Exercise prompt: Reproduce the section of the listing that begins at the line containing "clear_scene()" and finishes at the line containing "before = set(bpy.data.objects)". Include both end lines and nothing beyond them.

Dataset content:
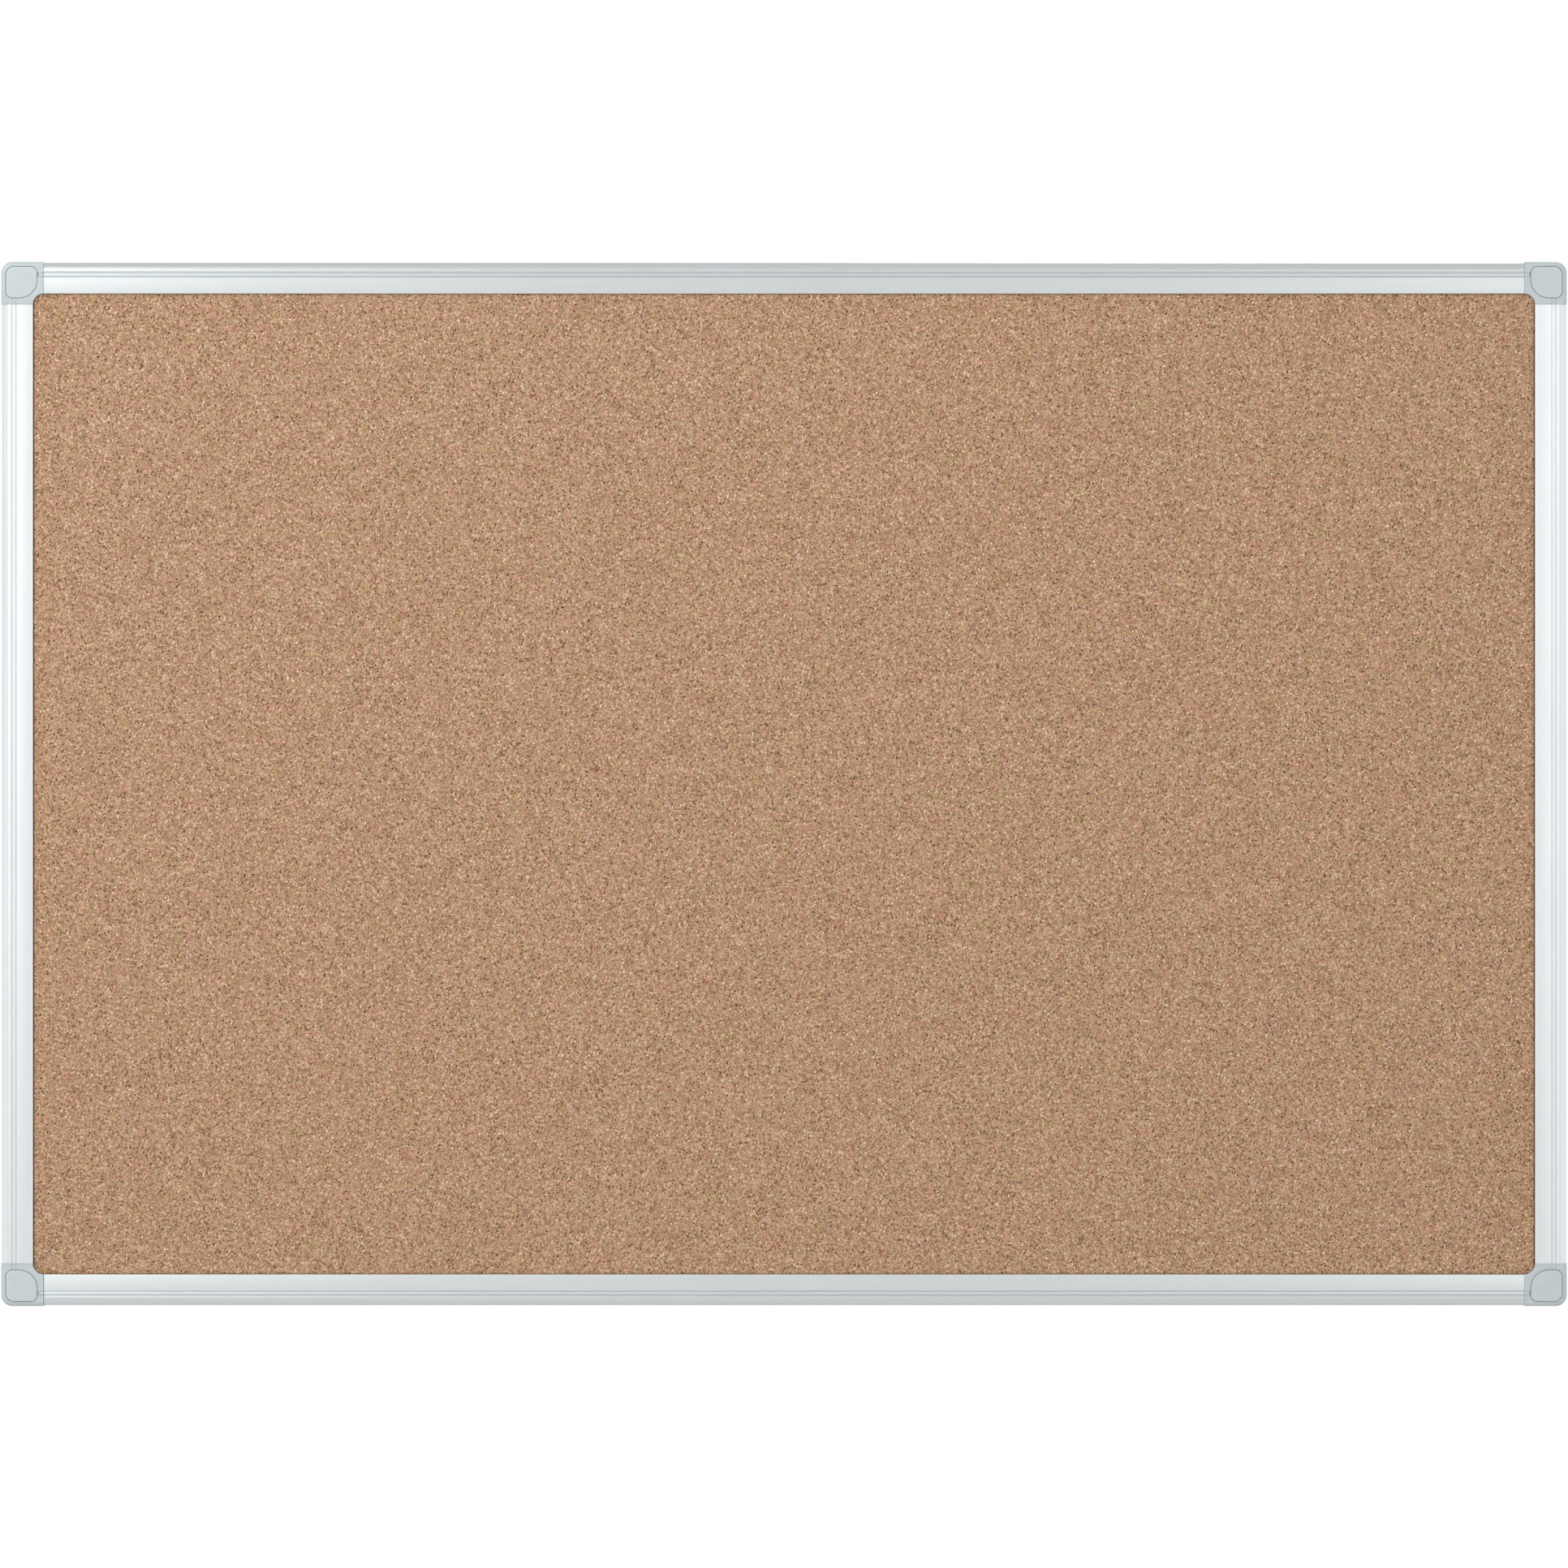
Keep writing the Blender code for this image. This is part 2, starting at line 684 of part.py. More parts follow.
def screw_profile():
    """Half of a screw's section from the middle of its head, down its outer side, to its tip.
    The head is at z = 0 and the tip below. Plain rings stand for the turns of the thread."""
    points = [
        (0, 0),
        (SCREW_HEAD_RADIUS, 0),
        (SCREW_HEAD_RADIUS, -0.2 * SCREW_HEAD_HEIGHT),
        (SCREW_SHANK_RADIUS, -SCREW_HEAD_HEIGHT),
    ]
    threads = int((SCREW_LENGTH - SCREW_HEAD_HEIGHT) / THREAD_PITCH) - 1
    for turn in range(threads):
        top = -SCREW_HEAD_HEIGHT - (turn + 0.5) * THREAD_PITCH
        points += [
            (SCREW_SHANK_RADIUS, top),
            (SCREW_THREAD_RADIUS, top - 0.2 * THREAD_PITCH),
            (SCREW_SHANK_RADIUS, top - 0.4 * THREAD_PITCH),
        ]
    points.append((0, -SCREW_LENGTH))
    return points


def make_screw_mesh():
    """A countersunk screw with a cross recess. Its head faces the wall, at the origin."""
    points = screw_profile()
    mesh = bpy.data.meshes.new("screw")
    edges = [(i, i + 1) for i in range(len(points) - 1)]
    mesh.from_pydata([(x, 0, z) for x, z in points], edges, [])
    turned = link(bpy.data.objects.new("screw", mesh), CUTTERS)
    modifier = turned.modifiers.new("turn", "SCREW")
    modifier.steps = modifier.render_steps = SCREW_SIDES
    modifier.use_merge_vertices = True
    modifier.merge_threshold = WELD_DISTANCE
    turned = as_mesh(turned, CUTTERS)
    reach, half, depth = 0.6 * SCREW_HEAD_RADIUS, 0.12 * SCREW_HEAD_RADIUS, 0.8 * MM
    recess = [
        box("slot_x", (-reach, -half, -depth), (reach, half, GAP)),
        box("slot_y", (-half, -reach, -depth), (half, reach, GAP)),
    ]
    screw = combine(turned, "DIFFERENCE", recess)
    mesh = screw.data
    # In the corner frame the head lies at the wall and the shank points forwards.
    mesh.transform(Matrix.Rotation(math.pi, 4, "X"))
    bpy.data.objects.remove(screw)
    return mesh


# ---------------------------------------------------------------- assembly


def upright():
    """Turns a shape drawn flat, with z forwards, into the board's upright frame."""
    return Matrix.Rotation(math.radians(90), 4, "X")


def shade(mesh):
    mesh.shade_smooth()
    mesh.set_sharp_from_angle(angle=math.radians(35))


def finish_piece(obj, matrix, material):
    """Places a finished mesh object, gives it its material and moves it to the board."""
    CUTTERS.objects.unlink(obj)
    BOARD.objects.link(obj)
    obj.matrix_world = matrix
    obj.data.materials.append(material)
    shade(obj.data)
    return obj


def place(name, mesh, parent, location, material):
    """One piece at a corner, as a child of that corner's empty."""
    obj = link(bpy.data.objects.new(name, mesh), BOARD, parent)
    obj.location = location
    if not mesh.materials:
        mesh.materials.append(material)
        shade(mesh)
    return obj


def corner_frame(name, signs, turns):
    """The empty that holds a corner's pieces, at the meeting point of the frame's outer faces."""
    empty = link(bpy.data.objects.new(f"corner_frame_{name}", None), BOARD)
    empty.matrix_world = (
        Matrix.Translation((signs[0] * BOARD_WIDTH / 2, 0, signs[1] * BOARD_HEIGHT / 2))
        @ upright()
        @ Matrix.Rotation(math.radians(90 * turns), 4, "Z")
    )
    return empty


def make_corners(materials):
    brackets = make_bracket_meshes()
    cover = make_cover_mesh()
    screw = make_screw_mesh()
    for name, signs, turns, notch_side in CORNERS:
        frame = corner_frame(name, signs, turns)
        place(f"corner_bracket_{name}", brackets[notch_side], frame, (0, 0, 0), materials["bracket"])
        place(
            f"corner_cover_{name}",
            cover,
            frame,
            (WELL_CENTRE, WELL_CENTRE, 0),
            materials["cover"],
        )
        spots = {
            "x": (SCREW_DISTANCE, LEG_CENTRE, SCREW_RECESS),
            "y": (LEG_CENTRE, SCREW_DISTANCE, SCREW_RECESS),
        }
        for side, spot in spots.items():
            along = "horizontal" if side == notch_side else "vertical"
            place(f"leg_screw_{name}_{along}", screw, frame, spot, materials["zinc"])


def main():
    materials = make_materials()
    for side, direction, turns, length in SIDES:
        make_rail(side, direction, turns, length, materials["aluminium"])
    make_cork_sheet(materials["cork"])
    make_panel_layer("softboard_core", CORE_LAYER, materials["core"])
    make_panel_layer("backing_paper", PAPER_LAYER, materials["paper"])
    make_corners(materials)


clear_scene()
BOARD = new_collection("cork_bulletin_board")
CUTTERS = new_collection("cutters")
main()
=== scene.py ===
"""Looks for the wall-mounted cork bulletin board.

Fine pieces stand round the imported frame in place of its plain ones, each with its own node
material. The world frame is the board's: X across, Z up, Y from the viewer to the wall, and the
origin in the middle of the board, in the plane of the wall.
"""

import json
import math

import bmesh
import bpy
from mathutils import Matrix, Vector, noise

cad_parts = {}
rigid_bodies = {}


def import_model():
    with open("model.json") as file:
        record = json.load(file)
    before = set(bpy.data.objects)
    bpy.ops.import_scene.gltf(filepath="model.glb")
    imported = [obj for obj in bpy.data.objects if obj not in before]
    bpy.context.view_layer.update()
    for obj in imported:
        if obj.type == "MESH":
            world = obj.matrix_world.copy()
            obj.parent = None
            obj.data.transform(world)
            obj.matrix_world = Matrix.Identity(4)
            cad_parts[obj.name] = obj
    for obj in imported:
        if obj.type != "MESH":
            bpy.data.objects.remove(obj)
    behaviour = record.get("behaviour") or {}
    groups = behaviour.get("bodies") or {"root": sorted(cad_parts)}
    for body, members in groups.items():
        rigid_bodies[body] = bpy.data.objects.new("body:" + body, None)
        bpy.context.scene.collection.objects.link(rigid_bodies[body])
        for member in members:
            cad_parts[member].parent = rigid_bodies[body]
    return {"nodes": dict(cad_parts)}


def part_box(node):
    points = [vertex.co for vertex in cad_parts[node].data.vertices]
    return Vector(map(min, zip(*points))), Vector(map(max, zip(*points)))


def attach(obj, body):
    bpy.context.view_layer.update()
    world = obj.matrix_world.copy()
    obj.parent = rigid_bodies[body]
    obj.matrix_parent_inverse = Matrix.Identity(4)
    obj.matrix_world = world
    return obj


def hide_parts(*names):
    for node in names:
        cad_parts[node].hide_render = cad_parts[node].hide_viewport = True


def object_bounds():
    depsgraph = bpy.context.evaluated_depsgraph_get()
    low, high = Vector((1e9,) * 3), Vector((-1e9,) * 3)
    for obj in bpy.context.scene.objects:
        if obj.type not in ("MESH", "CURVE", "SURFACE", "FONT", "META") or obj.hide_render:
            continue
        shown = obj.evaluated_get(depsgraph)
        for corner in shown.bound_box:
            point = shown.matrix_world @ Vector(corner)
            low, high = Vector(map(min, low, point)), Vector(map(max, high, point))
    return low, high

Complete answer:
clear_scene()
BOARD = new_collection("cork_bulletin_board")
CUTTERS = new_collection("cutters")
main()
=== scene.py ===
"""Looks for the wall-mounted cork bulletin board.

Fine pieces stand round the imported frame in place of its plain ones, each with its own node
material. The world frame is the board's: X across, Z up, Y from the viewer to the wall, and the
origin in the middle of the board, in the plane of the wall.
"""

import json
import math

import bmesh
import bpy
from mathutils import Matrix, Vector, noise

cad_parts = {}
rigid_bodies = {}


def import_model():
    with open("model.json") as file:
        record = json.load(file)
    before = set(bpy.data.objects)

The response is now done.